### [Goal]
Wherever a line in the data below holds "bending", copy that line.

### [Information supplied]
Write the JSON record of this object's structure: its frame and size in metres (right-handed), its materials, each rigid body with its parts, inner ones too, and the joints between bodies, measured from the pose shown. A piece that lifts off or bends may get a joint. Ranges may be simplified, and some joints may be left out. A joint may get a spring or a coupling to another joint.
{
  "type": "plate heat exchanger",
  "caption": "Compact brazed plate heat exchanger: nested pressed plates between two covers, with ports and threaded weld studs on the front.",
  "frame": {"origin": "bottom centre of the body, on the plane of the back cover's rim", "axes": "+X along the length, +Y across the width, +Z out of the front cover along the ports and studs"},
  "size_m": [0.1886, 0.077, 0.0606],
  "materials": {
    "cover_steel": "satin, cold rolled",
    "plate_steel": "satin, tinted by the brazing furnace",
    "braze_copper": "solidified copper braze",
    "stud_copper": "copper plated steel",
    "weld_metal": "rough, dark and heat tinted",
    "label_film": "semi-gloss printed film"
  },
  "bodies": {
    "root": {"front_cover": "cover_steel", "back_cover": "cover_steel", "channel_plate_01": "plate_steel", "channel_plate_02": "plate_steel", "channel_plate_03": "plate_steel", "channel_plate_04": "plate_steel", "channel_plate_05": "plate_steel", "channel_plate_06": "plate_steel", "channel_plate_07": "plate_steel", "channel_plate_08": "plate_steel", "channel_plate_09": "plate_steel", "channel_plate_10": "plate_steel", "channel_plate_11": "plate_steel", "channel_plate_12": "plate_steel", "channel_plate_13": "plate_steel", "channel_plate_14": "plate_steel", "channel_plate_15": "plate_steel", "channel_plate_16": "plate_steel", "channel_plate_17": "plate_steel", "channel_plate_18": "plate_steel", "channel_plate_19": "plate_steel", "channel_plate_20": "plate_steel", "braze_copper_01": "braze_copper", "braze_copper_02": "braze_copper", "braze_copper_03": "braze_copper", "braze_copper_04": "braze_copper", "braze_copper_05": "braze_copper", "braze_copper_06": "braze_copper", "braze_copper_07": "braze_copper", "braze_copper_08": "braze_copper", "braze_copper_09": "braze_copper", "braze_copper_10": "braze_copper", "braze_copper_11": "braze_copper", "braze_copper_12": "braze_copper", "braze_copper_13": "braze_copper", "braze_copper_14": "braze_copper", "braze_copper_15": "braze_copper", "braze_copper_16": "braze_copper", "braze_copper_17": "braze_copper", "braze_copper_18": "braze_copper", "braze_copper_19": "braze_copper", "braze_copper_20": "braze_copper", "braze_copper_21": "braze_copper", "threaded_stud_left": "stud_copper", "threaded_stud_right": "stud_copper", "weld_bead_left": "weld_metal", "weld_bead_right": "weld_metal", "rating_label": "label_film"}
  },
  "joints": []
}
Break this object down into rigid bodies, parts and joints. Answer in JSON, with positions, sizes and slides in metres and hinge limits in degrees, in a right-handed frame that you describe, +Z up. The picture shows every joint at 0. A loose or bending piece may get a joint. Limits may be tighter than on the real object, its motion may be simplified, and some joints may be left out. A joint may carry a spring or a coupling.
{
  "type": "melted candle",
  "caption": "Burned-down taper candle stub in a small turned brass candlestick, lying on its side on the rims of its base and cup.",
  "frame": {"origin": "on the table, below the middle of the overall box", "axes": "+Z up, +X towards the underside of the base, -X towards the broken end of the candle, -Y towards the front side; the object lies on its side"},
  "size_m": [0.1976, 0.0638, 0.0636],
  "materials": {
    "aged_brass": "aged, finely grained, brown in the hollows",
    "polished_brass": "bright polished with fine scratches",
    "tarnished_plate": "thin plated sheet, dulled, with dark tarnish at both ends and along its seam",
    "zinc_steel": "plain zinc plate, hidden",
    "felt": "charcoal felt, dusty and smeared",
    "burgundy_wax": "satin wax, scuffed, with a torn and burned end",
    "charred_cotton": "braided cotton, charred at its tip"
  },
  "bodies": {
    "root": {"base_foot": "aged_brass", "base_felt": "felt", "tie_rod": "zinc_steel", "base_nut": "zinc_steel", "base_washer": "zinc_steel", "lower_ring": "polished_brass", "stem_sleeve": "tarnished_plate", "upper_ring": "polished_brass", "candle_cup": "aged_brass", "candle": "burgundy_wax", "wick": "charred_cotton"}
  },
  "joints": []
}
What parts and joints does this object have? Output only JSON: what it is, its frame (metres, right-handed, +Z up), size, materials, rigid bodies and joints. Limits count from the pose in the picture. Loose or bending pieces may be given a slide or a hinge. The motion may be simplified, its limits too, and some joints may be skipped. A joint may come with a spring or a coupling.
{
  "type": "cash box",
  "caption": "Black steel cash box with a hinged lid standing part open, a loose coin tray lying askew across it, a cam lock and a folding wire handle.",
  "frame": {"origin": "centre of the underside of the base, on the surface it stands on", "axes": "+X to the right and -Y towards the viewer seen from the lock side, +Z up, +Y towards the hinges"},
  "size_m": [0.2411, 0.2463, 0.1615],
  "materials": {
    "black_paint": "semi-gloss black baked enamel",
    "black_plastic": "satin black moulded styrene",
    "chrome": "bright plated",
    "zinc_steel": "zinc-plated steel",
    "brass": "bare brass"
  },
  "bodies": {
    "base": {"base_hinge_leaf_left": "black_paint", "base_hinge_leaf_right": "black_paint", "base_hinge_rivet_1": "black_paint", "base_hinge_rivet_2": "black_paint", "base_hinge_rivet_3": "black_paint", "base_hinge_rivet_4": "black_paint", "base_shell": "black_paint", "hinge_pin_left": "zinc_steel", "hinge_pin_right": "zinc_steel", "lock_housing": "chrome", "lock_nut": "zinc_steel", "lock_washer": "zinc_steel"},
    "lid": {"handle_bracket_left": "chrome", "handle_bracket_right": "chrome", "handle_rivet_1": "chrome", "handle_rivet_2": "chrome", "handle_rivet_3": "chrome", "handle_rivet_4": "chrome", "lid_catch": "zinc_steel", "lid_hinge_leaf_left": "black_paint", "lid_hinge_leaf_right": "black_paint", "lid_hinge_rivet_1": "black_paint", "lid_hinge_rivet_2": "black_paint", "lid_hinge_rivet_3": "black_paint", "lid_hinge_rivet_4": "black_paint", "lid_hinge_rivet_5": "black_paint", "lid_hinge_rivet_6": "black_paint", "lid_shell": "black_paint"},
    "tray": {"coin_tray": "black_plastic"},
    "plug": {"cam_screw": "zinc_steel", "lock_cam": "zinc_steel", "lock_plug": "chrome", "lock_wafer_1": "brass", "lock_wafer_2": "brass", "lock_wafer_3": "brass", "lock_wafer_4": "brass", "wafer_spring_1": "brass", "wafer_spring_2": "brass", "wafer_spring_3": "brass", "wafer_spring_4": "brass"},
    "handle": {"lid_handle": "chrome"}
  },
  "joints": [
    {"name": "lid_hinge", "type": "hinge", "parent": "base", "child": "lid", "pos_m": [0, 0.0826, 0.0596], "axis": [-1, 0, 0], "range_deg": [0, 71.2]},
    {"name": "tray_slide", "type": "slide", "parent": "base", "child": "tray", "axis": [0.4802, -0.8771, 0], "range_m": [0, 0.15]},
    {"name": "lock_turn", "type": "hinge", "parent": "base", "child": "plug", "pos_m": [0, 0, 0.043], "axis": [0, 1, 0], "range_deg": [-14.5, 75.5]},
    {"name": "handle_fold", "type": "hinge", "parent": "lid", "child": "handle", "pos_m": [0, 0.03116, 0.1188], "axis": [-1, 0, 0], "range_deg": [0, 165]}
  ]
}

### [Solution for this problem]
Break this object down into rigid bodies, parts and joints. Answer in JSON, with positions, sizes and slides in metres and hinge limits in degrees, in a right-handed frame that you describe, +Z up. The picture shows every joint at 0. A loose or bending piece may get a joint. Limits may be tighter than on the real object, its motion may be simplified, and some joints may be left out. A joint may carry a spring or a coupling.
What parts and joints does this object have? Output only JSON: what it is, its frame (metres, right-handed, +Z up), size, materials, rigid bodies and joints. Limits count from the pose in the picture. Loose or bending pieces may be given a slide or a hinge. The motion may be simplified, its limits too, and some joints may be skipped. A joint may come with a spring or a coupling.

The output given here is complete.